### Aim
The records that follow must be reproduced in full, exactly as written.

### Source material
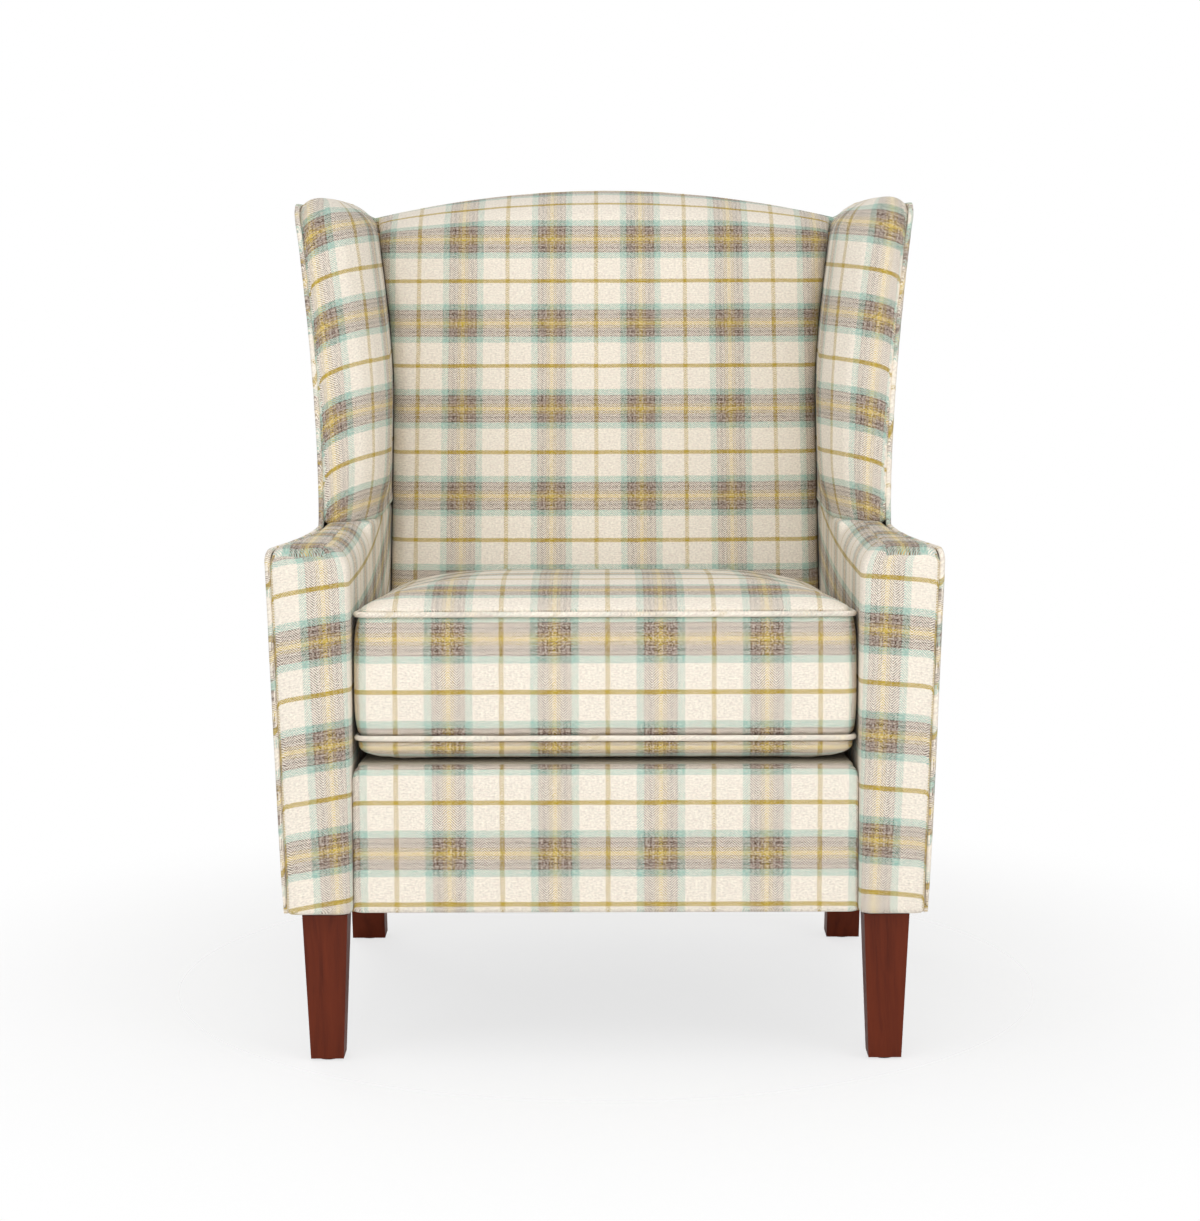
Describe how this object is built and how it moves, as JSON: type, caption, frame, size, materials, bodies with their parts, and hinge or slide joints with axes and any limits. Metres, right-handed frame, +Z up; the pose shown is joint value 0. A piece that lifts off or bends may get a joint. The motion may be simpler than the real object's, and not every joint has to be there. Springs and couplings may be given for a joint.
{
  "type": "fireside chair",
  "caption": "Wing-back fireside chair with a loose box seat cushion, padded arms and wings, an arched reclined back and tapered square wooden legs.",
  "frame": {"origin": "on the floor, at the middle of the chair's width and depth", "axes": "+Z up, the chair faces -Y, +X to the right as seen from the front"},
  "size_m": [0.7896, 0.8148, 1.014],
  "materials": {
    "stained_wood": "satin red-brown stain",
    "frame_timber": "planed, unfinished",
    "plaid_cloth": "woven wool-look plaid in cream, taupe, teal and gold",
    "piping_cloth": "plaid cloth cut on the bias",
    "deck_cloth": "plain weave over felt",
    "dust_cloth": "thin non-woven",
    "webbing": "woven jute",
    "foam": "open-cell foam",
    "steel": "zinc plated",
    "glide_plastic": "moulded",
    "zip_tape": "woven tape with fine teeth",
    "zip_metal": "dull"
  },
  "bodies": {
    "frame": {"front_leg_left": "stained_wood", "front_leg_right": "stained_wood", "rear_leg_left": "stained_wood", "rear_leg_right": "stained_wood", "leg_glides": "glide_plastic", "leg_plates": "steel", "hanger_bolts": "steel", "front_rail": "frame_timber", "rear_rail": "frame_timber", "side_rail_left": "frame_timber", "side_rail_right": "frame_timber", "corner_blocks": "frame_timber", "corner_screws": "steel", "arm_post_left": "frame_timber", "arm_post_right": "frame_timber", "arm_rail_left": "frame_timber", "arm_rail_right": "frame_timber", "back_post_left": "frame_timber", "back_post_right": "frame_timber", "crest_rail": "frame_timber", "lower_back_rail": "frame_timber", "wing_board_left": "frame_timber", "wing_board_right": "frame_timber", "seat_springs": "steel", "spring_clips": "steel", "seat_deck": "deck_cloth", "back_webbing": "webbing", "back_foam": "foam", "front_rail_cover": "plaid_cloth", "inside_back": "plaid_cloth", "arm_left": "plaid_cloth", "arm_right": "plaid_cloth", "wing_left": "plaid_cloth", "wing_right": "plaid_cloth", "side_piping_left": "piping_cloth", "side_piping_right": "piping_cloth", "outside_arm_left": "plaid_cloth", "outside_arm_right": "plaid_cloth", "outside_wing_left": "plaid_cloth", "outside_wing_right": "plaid_cloth", "outside_back": "plaid_cloth", "dust_cover": "dust_cloth"},
    "cushion": {"seat_cushion": "plaid_cloth", "cushion_foam": "foam", "cushion_top_piping": "piping_cloth", "cushion_bottom_piping": "piping_cloth", "zip_tape": "zip_tape"},
    "zip": {"zip_slider": "zip_metal"}
  },
  "joints": [
    {"name": "cushion_pull", "type": "slide", "parent": "frame", "child": "cushion", "axis": [0, -0.9613, 0.2756], "range_m": [0, 0.3]},
    {"name": "zip_slide", "type": "slide", "parent": "cushion", "child": "zip", "axis": [1, 0, 0], "range_m": [0, 0.37]}
  ]
}
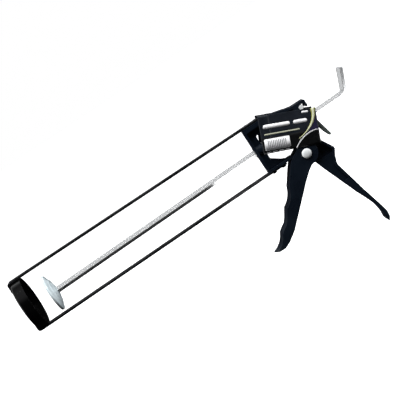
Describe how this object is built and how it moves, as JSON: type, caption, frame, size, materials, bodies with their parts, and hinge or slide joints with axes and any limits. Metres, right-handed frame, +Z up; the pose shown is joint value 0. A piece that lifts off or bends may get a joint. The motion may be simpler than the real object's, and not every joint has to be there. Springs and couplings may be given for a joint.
{
  "type": "caulking gun",
  "caption": "Skeleton caulking gun: black frame with fixed grip and sprung trigger, two straps to a front cup, and a bent hexagon push rod with a dished plunger.",
  "frame": {"origin": "where the push rod's line meets the frame's front face, against which the back of a cartridge rests", "axes": "+X from the nozzle end to the thumb end, +Z up with the grip hanging down, +Y across to the side that the nozzle slot opens to"},
  "size_m": [0.3995, 0.054, 0.1627],
  "materials": {
    "black_casting": "satin",
    "gloss_black": "gloss",
    "black_strap": "satin",
    "zinc_rod": "satin",
    "zinc_disc": "satin",
    "zinc_plate": "satin",
    "bright_rivet": "polished",
    "dark_steel": "satin",
    "grey_lever": "satin",
    "spring_wire": "satin",
    "printed_card": "matt print"
  },
  "bodies": {
    "frame": {"body_frame": "black_casting", "upper_strap": "black_strap", "lower_strap": "black_strap", "upper_strap_rivets": "black_strap", "lower_strap_rivets": "black_strap", "front_cup": "gloss_black", "cup_rivets": "black_strap", "trigger_rivet": "bright_rivet", "pivot_washer": "zinc_plate", "brake_pin": "bright_rivet", "drive_spring": "spring_wire", "brake_spring": "spring_wire", "card_sleeve": "printed_card"},
    "trigger": {"trigger": "black_casting", "drive_pin": "zinc_plate"},
    "drive_plate": {"drive_plate": "dark_steel"},
    "rod": {"push_rod": "zinc_rod", "plunger_washer": "zinc_plate", "plunger_nut": "zinc_plate"},
    "plunger": {"plunger_disc": "zinc_disc"},
    "brake_lever": {"brake_lever": "grey_lever"}
  },
  "joints": [
    {"name": "trigger_pivot", "type": "hinge", "parent": "frame", "child": "trigger", "pos_m": [0.0419, 0, -0.0276], "axis": [0, -1, 0], "range_deg": [0, 32], "stiffness_Nm_per_rad": 0.3, "springref_deg": -14.32},
    {"name": "drive_plate_slide", "type": "slide", "parent": "frame", "child": "drive_plate", "axis": [-1, 0, 0], "range_m": [0, 0.0095], "deforming": ["drive_spring"]},
    {"name": "rod_slide", "type": "slide", "parent": "frame", "child": "rod", "axis": [0.9999, 0, 0.0157], "range_m": [-0.018, 0.236]},
    {"name": "plunger_spin", "type": "hinge", "parent": "rod", "child": "plunger", "pos_m": [0.035, 0, 0], "axis": [0.9999, 0, 0.0157], "continuous": true},
    {"name": "brake_lever_pivot", "type": "hinge", "parent": "frame", "child": "brake_lever", "pos_m": [0.0623, 0, 0.0134], "axis": [0, 1, 0], "range_deg": [0, 9], "stiffness_Nm_per_rad": 0.15, "springref_deg": -11.46, "deforming": ["brake_spring"]}
  ],
  "couplings": [
    {"joint": "drive_plate_slide", "follows": "trigger_pivot", "m_per_rad": 0.01678}
  ]
}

### Completed task
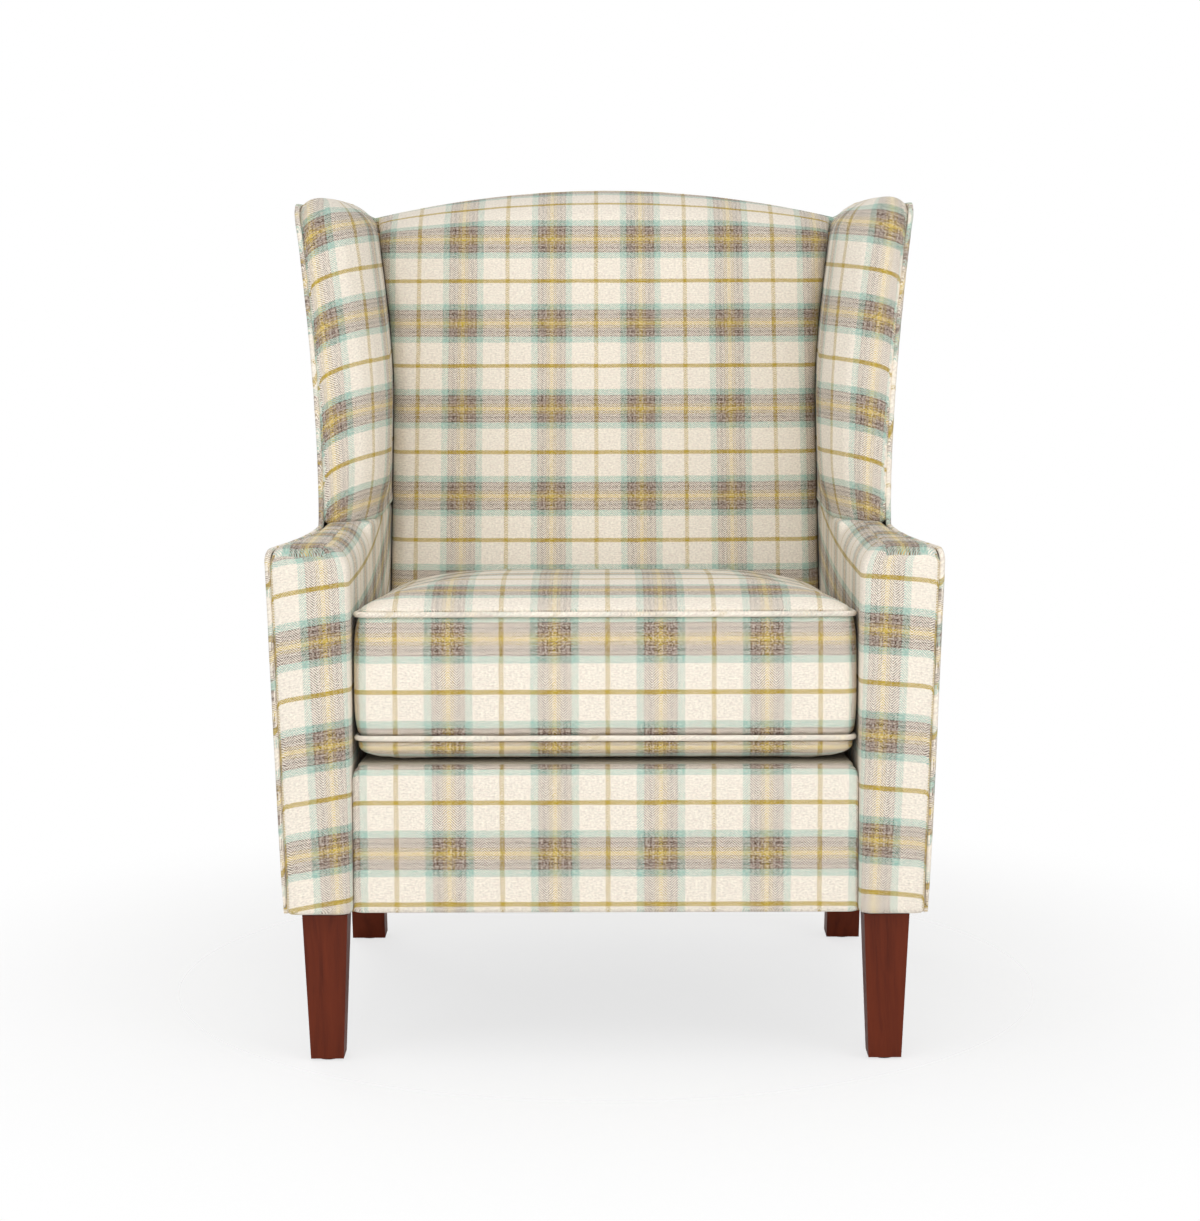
Describe how this object is built and how it moves, as JSON: type, caption, frame, size, materials, bodies with their parts, and hinge or slide joints with axes and any limits. Metres, right-handed frame, +Z up; the pose shown is joint value 0. A piece that lifts off or bends may get a joint. The motion may be simpler than the real object's, and not every joint has to be there. Springs and couplings may be given for a joint.
{
  "type": "fireside chair",
  "caption": "Wing-back fireside chair with a loose box seat cushion, padded arms and wings, an arched reclined back and tapered square wooden legs.",
  "frame": {"origin": "on the floor, at the middle of the chair's width and depth", "axes": "+Z up, the chair faces -Y, +X to the right as seen from the front"},
  "size_m": [0.7896, 0.8148, 1.014],
  "materials": {
    "stained_wood": "satin red-brown stain",
    "frame_timber": "planed, unfinished",
    "plaid_cloth": "woven wool-look plaid in cream, taupe, teal and gold",
    "piping_cloth": "plaid cloth cut on the bias",
    "deck_cloth": "plain weave over felt",
    "dust_cloth": "thin non-woven",
    "webbing": "woven jute",
    "foam": "open-cell foam",
    "steel": "zinc plated",
    "glide_plastic": "moulded",
    "zip_tape": "woven tape with fine teeth",
    "zip_metal": "dull"
  },
  "bodies": {
    "frame": {"front_leg_left": "stained_wood", "front_leg_right": "stained_wood", "rear_leg_left": "stained_wood", "rear_leg_right": "stained_wood", "leg_glides": "glide_plastic", "leg_plates": "steel", "hanger_bolts": "steel", "front_rail": "frame_timber", "rear_rail": "frame_timber", "side_rail_left": "frame_timber", "side_rail_right": "frame_timber", "corner_blocks": "frame_timber", "corner_screws": "steel", "arm_post_left": "frame_timber", "arm_post_right": "frame_timber", "arm_rail_left": "frame_timber", "arm_rail_right": "frame_timber", "back_post_left": "frame_timber", "back_post_right": "frame_timber", "crest_rail": "frame_timber", "lower_back_rail": "frame_timber", "wing_board_left": "frame_timber", "wing_board_right": "frame_timber", "seat_springs": "steel", "spring_clips": "steel", "seat_deck": "deck_cloth", "back_webbing": "webbing", "back_foam": "foam", "front_rail_cover": "plaid_cloth", "inside_back": "plaid_cloth", "arm_left": "plaid_cloth", "arm_right": "plaid_cloth", "wing_left": "plaid_cloth", "wing_right": "plaid_cloth", "side_piping_left": "piping_cloth", "side_piping_right": "piping_cloth", "outside_arm_left": "plaid_cloth", "outside_arm_right": "plaid_cloth", "outside_wing_left": "plaid_cloth", "outside_wing_right": "plaid_cloth", "outside_back": "plaid_cloth", "dust_cover": "dust_cloth"},
    "cushion": {"seat_cushion": "plaid_cloth", "cushion_foam": "foam", "cushion_top_piping": "piping_cloth", "cushion_bottom_piping": "piping_cloth", "zip_tape": "zip_tape"},
    "zip": {"zip_slider": "zip_metal"}
  },
  "joints": [
    {"name": "cushion_pull", "type": "slide", "parent": "frame", "child": "cushion", "axis": [0, -0.9613, 0.2756], "range_m": [0, 0.3]},
    {"name": "zip_slide", "type": "slide", "parent": "cushion", "child": "zip", "axis": [1, 0, 0], "range_m": [0, 0.37]}
  ]
}
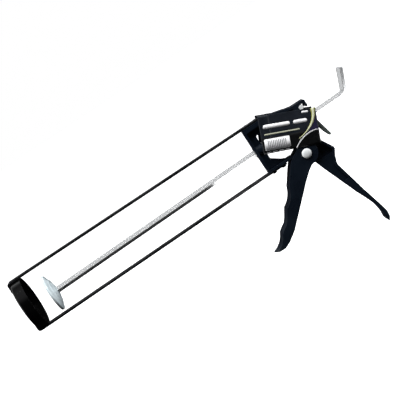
Describe how this object is built and how it moves, as JSON: type, caption, frame, size, materials, bodies with their parts, and hinge or slide joints with axes and any limits. Metres, right-handed frame, +Z up; the pose shown is joint value 0. A piece that lifts off or bends may get a joint. The motion may be simpler than the real object's, and not every joint has to be there. Springs and couplings may be given for a joint.
{
  "type": "caulking gun",
  "caption": "Skeleton caulking gun: black frame with fixed grip and sprung trigger, two straps to a front cup, and a bent hexagon push rod with a dished plunger.",
  "frame": {"origin": "where the push rod's line meets the frame's front face, against which the back of a cartridge rests", "axes": "+X from the nozzle end to the thumb end, +Z up with the grip hanging down, +Y across to the side that the nozzle slot opens to"},
  "size_m": [0.3995, 0.054, 0.1627],
  "materials": {
    "black_casting": "satin",
    "gloss_black": "gloss",
    "black_strap": "satin",
    "zinc_rod": "satin",
    "zinc_disc": "satin",
    "zinc_plate": "satin",
    "bright_rivet": "polished",
    "dark_steel": "satin",
    "grey_lever": "satin",
    "spring_wire": "satin",
    "printed_card": "matt print"
  },
  "bodies": {
    "frame": {"body_frame": "black_casting", "upper_strap": "black_strap", "lower_strap": "black_strap", "upper_strap_rivets": "black_strap", "lower_strap_rivets": "black_strap", "front_cup": "gloss_black", "cup_rivets": "black_strap", "trigger_rivet": "bright_rivet", "pivot_washer": "zinc_plate", "brake_pin": "bright_rivet", "drive_spring": "spring_wire", "brake_spring": "spring_wire", "card_sleeve": "printed_card"},
    "trigger": {"trigger": "black_casting", "drive_pin": "zinc_plate"},
    "drive_plate": {"drive_plate": "dark_steel"},
    "rod": {"push_rod": "zinc_rod", "plunger_washer": "zinc_plate", "plunger_nut": "zinc_plate"},
    "plunger": {"plunger_disc": "zinc_disc"},
    "brake_lever": {"brake_lever": "grey_lever"}
  },
  "joints": [
    {"name": "trigger_pivot", "type": "hinge", "parent": "frame", "child": "trigger", "pos_m": [0.0419, 0, -0.0276], "axis": [0, -1, 0], "range_deg": [0, 32], "stiffness_Nm_per_rad": 0.3, "springref_deg": -14.32},
    {"name": "drive_plate_slide", "type": "slide", "parent": "frame", "child": "drive_plate", "axis": [-1, 0, 0], "range_m": [0, 0.0095], "deforming": ["drive_spring"]},
    {"name": "rod_slide", "type": "slide", "parent": "frame", "child": "rod", "axis": [0.9999, 0, 0.0157], "range_m": [-0.018, 0.236]},
    {"name": "plunger_spin", "type": "hinge", "parent": "rod", "child": "plunger", "pos_m": [0.035, 0, 0], "axis": [0.9999, 0, 0.0157], "continuous": true},
    {"name": "brake_lever_pivot", "type": "hinge", "parent": "frame", "child": "brake_lever", "pos_m": [0.0623, 0, 0.0134], "axis": [0, 1, 0], "range_deg": [0, 9], "stiffness_Nm_per_rad": 0.15, "springref_deg": -11.46, "deforming": ["brake_spring"]}
  ],
  "couplings": [
    {"joint": "drive_plate_slide", "follows": "trigger_pivot", "m_per_rad": 0.01678}
  ]
}